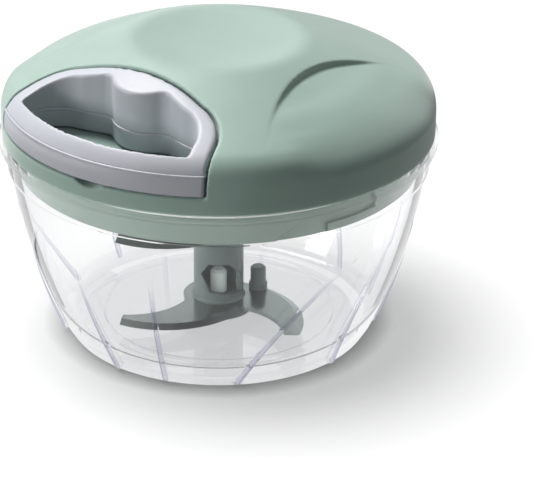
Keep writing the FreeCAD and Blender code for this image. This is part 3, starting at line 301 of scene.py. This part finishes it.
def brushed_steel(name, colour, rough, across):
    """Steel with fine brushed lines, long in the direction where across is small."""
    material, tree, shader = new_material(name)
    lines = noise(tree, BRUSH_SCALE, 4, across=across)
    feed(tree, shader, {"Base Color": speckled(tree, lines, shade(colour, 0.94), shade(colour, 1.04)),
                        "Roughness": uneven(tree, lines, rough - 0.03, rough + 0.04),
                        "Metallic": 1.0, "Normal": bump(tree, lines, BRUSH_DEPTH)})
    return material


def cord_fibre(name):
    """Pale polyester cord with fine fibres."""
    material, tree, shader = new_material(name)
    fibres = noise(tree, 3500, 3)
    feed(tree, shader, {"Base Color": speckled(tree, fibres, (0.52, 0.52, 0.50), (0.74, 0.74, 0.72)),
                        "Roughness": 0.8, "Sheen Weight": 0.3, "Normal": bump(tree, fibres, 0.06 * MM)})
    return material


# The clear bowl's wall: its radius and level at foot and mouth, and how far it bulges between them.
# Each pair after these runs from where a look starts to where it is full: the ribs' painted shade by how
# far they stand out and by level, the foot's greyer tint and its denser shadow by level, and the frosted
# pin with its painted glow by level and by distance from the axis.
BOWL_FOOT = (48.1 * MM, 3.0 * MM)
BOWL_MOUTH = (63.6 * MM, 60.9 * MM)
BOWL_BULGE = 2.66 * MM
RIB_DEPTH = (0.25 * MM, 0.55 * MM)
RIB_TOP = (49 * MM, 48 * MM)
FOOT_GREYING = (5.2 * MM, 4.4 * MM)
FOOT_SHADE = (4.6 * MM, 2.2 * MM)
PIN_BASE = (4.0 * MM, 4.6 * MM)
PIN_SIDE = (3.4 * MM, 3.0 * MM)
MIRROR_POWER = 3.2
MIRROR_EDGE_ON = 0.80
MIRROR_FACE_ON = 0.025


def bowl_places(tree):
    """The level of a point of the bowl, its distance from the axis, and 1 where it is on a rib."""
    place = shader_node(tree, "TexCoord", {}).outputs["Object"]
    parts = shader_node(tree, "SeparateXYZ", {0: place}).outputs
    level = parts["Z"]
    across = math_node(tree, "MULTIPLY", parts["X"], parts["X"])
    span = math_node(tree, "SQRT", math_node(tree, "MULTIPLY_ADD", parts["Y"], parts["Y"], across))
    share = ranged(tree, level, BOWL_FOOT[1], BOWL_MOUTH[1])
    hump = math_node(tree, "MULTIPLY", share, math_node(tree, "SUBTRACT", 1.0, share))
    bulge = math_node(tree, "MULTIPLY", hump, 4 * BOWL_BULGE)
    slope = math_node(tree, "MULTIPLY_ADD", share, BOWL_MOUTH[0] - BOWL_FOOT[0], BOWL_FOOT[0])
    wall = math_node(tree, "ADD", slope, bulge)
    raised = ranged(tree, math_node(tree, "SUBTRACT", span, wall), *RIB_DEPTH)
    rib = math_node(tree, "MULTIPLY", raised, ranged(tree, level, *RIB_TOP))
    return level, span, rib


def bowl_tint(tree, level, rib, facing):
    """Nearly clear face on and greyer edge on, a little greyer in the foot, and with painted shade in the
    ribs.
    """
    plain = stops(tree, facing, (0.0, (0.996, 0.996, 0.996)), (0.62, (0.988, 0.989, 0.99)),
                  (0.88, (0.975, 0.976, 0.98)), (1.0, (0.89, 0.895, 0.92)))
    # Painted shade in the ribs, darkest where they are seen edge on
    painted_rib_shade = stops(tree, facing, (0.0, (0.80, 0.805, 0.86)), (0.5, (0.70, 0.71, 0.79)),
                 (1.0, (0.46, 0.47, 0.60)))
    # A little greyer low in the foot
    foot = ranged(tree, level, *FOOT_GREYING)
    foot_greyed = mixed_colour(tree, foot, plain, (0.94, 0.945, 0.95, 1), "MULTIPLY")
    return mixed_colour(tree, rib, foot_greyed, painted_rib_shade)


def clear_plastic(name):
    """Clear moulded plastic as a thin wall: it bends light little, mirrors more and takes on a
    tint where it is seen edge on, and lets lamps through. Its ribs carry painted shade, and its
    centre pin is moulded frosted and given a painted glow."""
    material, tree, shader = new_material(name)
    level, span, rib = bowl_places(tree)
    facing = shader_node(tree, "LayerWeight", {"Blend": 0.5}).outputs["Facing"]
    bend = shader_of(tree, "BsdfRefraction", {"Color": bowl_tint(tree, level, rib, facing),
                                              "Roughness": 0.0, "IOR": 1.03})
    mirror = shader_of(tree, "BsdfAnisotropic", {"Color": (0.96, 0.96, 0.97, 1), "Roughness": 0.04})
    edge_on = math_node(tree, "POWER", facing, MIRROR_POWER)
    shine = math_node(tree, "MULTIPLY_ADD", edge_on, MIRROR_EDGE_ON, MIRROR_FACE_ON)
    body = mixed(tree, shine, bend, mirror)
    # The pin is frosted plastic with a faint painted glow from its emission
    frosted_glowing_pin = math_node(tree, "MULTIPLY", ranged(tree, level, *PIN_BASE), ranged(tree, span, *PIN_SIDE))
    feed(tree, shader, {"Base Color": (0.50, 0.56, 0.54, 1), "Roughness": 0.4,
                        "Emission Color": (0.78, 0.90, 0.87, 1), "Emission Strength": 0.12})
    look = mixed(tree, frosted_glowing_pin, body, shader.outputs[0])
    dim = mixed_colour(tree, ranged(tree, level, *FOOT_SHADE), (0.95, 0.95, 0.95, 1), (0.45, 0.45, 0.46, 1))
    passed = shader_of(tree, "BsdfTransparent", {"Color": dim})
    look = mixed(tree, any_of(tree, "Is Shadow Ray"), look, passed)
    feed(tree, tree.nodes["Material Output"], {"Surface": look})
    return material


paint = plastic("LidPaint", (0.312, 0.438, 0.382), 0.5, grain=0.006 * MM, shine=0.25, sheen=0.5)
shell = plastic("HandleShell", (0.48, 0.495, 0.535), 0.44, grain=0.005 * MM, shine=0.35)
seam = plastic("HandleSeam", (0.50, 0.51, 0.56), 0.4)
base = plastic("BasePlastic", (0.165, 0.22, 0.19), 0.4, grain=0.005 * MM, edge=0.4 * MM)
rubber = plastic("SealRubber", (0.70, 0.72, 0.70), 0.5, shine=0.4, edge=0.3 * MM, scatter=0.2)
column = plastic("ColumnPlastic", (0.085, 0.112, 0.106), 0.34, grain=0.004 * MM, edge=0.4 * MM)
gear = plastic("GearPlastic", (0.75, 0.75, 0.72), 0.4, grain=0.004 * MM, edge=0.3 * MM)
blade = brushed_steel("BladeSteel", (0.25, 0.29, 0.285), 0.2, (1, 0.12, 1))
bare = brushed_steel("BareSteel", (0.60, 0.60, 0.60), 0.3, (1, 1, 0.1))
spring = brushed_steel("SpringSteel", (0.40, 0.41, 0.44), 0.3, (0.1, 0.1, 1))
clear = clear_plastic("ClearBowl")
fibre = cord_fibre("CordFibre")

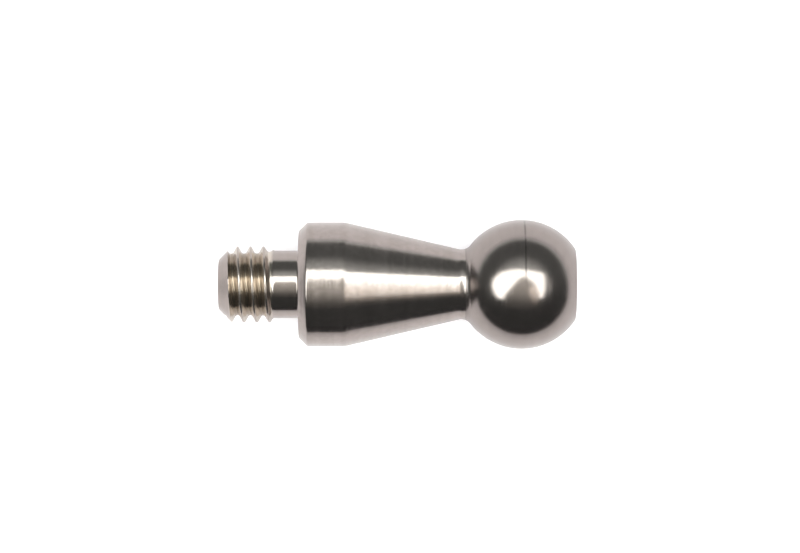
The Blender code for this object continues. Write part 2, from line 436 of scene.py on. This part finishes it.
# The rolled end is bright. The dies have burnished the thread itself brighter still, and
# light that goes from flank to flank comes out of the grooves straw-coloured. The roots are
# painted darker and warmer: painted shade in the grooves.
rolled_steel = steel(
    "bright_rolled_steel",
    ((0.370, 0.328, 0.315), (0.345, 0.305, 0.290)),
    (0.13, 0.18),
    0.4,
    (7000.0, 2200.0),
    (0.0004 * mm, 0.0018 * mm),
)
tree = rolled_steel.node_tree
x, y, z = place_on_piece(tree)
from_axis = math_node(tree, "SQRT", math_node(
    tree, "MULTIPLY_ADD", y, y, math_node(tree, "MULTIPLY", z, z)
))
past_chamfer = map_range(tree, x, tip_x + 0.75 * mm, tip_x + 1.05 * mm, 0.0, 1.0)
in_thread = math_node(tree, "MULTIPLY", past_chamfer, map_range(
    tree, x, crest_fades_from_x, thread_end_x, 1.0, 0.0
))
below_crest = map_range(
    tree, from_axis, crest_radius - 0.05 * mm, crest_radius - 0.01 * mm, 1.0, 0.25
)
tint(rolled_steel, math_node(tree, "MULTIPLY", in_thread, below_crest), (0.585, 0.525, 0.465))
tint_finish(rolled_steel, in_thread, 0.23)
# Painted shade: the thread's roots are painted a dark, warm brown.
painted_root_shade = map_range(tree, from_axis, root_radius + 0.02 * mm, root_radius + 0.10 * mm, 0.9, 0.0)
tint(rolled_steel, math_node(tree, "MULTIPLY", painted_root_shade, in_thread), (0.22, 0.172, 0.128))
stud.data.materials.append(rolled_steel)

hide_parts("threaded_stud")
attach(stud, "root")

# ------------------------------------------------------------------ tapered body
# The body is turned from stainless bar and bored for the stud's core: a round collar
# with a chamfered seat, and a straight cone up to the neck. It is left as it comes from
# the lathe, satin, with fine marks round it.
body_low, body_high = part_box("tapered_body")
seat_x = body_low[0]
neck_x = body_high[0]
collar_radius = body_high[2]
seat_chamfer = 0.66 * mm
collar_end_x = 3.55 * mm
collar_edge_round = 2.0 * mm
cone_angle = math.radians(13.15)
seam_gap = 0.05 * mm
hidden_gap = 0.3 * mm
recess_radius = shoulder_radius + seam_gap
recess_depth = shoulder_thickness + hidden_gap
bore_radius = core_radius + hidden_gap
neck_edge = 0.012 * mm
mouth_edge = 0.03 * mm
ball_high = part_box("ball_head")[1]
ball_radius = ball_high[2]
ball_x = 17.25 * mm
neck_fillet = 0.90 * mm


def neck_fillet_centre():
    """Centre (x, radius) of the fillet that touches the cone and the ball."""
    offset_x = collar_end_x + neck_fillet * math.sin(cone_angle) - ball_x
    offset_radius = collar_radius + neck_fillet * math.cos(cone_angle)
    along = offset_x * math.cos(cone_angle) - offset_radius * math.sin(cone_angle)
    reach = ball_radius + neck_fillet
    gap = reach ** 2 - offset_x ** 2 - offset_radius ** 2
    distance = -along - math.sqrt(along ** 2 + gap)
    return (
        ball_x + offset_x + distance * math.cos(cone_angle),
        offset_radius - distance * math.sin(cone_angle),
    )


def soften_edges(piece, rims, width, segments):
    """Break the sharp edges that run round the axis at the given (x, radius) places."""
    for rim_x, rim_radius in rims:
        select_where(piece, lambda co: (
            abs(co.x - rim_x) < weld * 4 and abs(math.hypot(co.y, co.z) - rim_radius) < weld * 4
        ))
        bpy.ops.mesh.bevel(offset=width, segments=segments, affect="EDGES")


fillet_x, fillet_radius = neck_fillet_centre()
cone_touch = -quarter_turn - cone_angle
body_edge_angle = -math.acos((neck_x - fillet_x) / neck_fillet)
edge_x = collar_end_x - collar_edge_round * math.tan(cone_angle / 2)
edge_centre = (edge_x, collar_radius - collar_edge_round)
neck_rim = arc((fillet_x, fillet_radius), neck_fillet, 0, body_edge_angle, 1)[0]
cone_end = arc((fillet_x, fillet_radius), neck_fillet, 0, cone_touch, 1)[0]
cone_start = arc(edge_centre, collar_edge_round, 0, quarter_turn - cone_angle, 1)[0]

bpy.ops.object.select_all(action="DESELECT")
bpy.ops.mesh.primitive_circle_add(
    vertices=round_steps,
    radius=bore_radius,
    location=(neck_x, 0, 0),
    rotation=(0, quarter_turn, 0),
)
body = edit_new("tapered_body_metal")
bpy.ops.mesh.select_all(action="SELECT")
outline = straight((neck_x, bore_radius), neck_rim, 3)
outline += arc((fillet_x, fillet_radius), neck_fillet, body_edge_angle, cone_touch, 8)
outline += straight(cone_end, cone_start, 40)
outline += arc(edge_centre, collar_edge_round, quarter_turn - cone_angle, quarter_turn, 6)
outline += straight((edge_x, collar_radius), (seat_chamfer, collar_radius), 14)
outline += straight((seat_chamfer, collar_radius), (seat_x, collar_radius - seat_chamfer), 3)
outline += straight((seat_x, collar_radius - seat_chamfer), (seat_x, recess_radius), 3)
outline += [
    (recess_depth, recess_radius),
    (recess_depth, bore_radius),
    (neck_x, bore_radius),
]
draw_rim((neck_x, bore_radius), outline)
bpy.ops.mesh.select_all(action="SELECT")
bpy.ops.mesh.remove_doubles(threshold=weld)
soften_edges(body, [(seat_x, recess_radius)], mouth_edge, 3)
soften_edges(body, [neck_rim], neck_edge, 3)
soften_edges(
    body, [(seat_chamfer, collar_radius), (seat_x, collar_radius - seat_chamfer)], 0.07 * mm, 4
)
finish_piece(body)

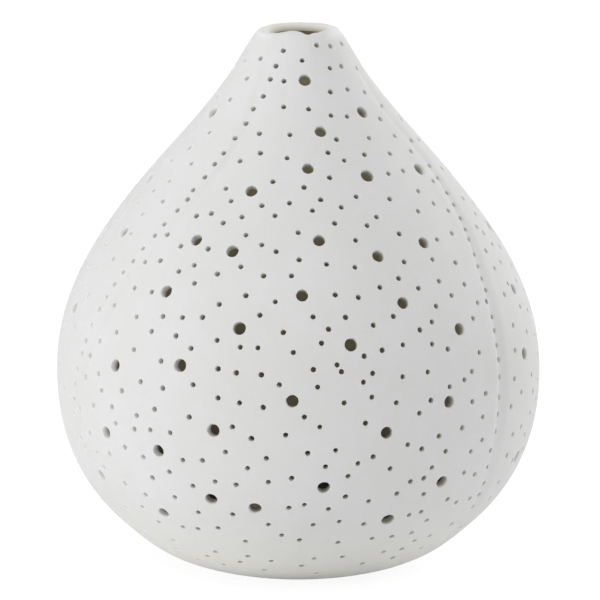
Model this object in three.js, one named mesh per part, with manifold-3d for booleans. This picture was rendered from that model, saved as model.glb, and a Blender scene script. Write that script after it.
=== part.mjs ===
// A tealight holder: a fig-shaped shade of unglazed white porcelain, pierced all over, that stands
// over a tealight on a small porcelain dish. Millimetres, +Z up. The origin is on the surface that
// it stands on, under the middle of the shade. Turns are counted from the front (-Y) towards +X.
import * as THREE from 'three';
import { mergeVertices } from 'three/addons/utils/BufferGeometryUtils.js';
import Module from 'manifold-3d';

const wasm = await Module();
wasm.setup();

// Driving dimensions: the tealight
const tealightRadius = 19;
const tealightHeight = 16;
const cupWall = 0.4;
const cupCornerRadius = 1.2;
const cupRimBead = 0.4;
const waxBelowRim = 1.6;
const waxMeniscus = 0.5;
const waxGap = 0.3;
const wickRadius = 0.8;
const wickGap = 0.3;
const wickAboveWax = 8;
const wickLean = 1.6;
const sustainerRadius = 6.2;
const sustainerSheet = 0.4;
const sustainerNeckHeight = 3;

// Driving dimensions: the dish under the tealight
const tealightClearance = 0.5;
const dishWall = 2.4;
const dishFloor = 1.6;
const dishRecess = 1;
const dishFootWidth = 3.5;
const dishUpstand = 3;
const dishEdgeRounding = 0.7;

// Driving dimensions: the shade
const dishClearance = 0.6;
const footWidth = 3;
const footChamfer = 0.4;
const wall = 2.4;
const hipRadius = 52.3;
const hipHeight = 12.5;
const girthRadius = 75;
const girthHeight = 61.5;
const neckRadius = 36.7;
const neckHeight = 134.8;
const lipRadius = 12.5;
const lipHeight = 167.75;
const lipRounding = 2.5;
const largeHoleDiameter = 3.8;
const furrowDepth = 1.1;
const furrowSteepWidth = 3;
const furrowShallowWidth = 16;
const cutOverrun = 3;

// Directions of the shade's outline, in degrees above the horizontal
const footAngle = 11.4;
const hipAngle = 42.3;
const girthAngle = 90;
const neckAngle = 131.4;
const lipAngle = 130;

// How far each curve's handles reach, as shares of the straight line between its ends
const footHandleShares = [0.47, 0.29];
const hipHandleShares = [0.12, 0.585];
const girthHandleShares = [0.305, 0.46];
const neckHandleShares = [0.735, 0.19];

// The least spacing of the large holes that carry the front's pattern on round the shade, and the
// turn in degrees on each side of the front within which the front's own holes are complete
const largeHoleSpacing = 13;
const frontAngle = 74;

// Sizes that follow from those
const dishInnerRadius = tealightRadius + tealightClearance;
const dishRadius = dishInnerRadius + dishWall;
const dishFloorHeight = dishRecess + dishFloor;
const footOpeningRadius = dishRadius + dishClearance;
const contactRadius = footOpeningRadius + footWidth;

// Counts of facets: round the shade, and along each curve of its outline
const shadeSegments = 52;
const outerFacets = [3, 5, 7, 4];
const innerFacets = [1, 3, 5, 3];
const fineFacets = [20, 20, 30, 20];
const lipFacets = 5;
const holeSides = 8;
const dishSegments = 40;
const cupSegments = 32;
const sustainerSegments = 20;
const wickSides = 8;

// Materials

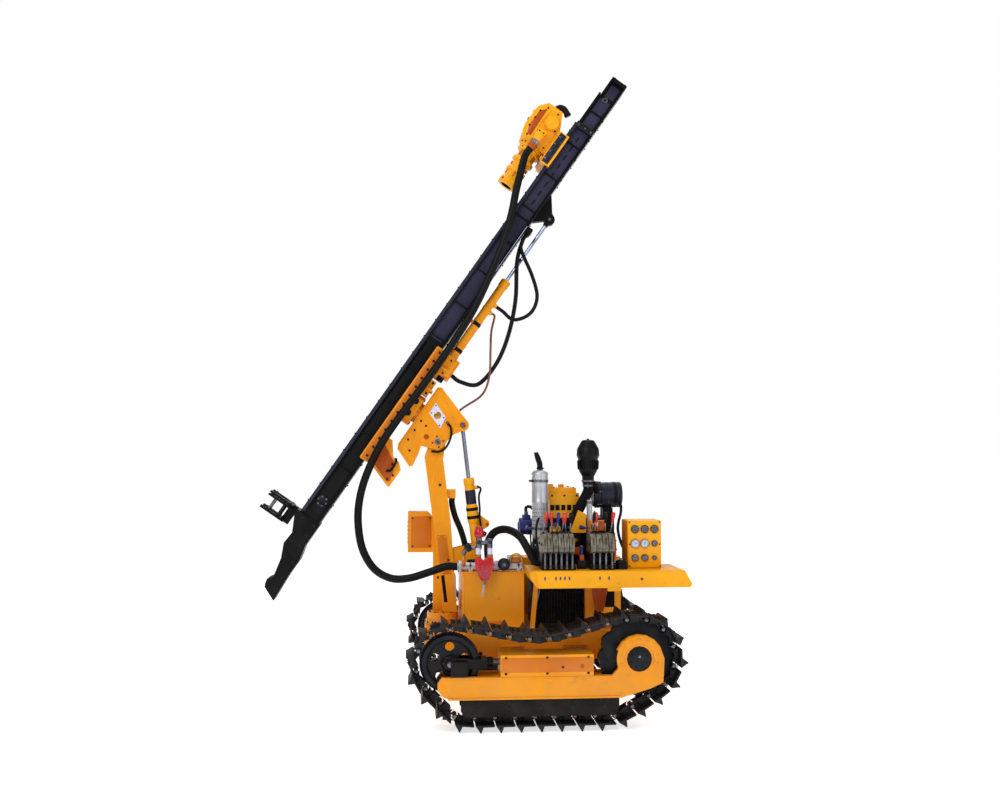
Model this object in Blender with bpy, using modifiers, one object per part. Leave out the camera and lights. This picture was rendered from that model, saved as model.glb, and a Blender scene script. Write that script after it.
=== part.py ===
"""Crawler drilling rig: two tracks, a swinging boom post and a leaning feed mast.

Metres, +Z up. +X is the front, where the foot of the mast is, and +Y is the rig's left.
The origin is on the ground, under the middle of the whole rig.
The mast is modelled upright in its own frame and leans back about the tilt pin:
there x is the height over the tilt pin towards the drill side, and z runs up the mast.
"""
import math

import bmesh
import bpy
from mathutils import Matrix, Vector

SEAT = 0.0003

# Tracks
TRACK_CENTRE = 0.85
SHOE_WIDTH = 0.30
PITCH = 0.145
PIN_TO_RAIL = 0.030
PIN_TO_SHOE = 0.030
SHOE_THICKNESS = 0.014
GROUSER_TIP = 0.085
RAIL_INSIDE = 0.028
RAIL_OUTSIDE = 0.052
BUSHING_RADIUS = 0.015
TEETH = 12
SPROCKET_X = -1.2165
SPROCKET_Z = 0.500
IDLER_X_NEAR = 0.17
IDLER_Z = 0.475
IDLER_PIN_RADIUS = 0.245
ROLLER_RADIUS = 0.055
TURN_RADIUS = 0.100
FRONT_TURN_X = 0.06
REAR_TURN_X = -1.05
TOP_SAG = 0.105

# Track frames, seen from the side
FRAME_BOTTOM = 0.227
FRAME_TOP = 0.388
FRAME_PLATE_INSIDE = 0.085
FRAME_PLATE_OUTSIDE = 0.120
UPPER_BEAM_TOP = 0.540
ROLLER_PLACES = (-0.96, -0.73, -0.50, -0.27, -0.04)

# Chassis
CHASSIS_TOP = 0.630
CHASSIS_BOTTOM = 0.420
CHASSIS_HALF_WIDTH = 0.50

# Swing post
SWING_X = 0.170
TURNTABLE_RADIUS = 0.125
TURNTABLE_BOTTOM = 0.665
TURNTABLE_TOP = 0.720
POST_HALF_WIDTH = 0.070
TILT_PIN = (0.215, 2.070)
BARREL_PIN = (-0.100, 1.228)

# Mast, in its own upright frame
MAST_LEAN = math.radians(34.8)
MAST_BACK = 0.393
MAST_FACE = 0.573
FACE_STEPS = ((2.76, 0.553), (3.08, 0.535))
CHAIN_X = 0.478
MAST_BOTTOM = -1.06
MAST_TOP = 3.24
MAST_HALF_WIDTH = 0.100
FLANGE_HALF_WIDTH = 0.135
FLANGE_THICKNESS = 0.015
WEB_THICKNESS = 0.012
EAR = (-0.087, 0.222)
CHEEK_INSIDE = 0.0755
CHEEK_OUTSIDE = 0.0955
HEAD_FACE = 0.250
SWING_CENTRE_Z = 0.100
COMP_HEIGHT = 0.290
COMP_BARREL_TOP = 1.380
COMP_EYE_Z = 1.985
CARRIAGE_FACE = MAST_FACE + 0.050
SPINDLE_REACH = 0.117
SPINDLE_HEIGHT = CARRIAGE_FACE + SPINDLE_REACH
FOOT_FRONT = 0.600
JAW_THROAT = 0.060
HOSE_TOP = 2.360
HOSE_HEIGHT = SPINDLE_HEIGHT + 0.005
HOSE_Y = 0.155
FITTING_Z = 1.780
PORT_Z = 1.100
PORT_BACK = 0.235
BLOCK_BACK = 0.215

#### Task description
Extract and output the part that opens with the line containing "Model this object in three.js, one" and closes with the line containing "const dishEdgeRounding = 0.7;", unchanged, ends included.

#### Result of this exercise
Model this object in three.js, one named mesh per part, with manifold-3d for booleans. This picture was rendered from that model, saved as model.glb, and a Blender scene script. Write that script after it.
=== part.mjs ===
// A tealight holder: a fig-shaped shade of unglazed white porcelain, pierced all over, that stands
// over a tealight on a small porcelain dish. Millimetres, +Z up. The origin is on the surface that
// it stands on, under the middle of the shade. Turns are counted from the front (-Y) towards +X.
import * as THREE from 'three';
import { mergeVertices } from 'three/addons/utils/BufferGeometryUtils.js';
import Module from 'manifold-3d';

const wasm = await Module();
wasm.setup();

// Driving dimensions: the tealight
const tealightRadius = 19;
const tealightHeight = 16;
const cupWall = 0.4;
const cupCornerRadius = 1.2;
const cupRimBead = 0.4;
const waxBelowRim = 1.6;
const waxMeniscus = 0.5;
const waxGap = 0.3;
const wickRadius = 0.8;
const wickGap = 0.3;
const wickAboveWax = 8;
const wickLean = 1.6;
const sustainerRadius = 6.2;
const sustainerSheet = 0.4;
const sustainerNeckHeight = 3;

// Driving dimensions: the dish under the tealight
const tealightClearance = 0.5;
const dishWall = 2.4;
const dishFloor = 1.6;
const dishRecess = 1;
const dishFootWidth = 3.5;
const dishUpstand = 3;
const dishEdgeRounding = 0.7;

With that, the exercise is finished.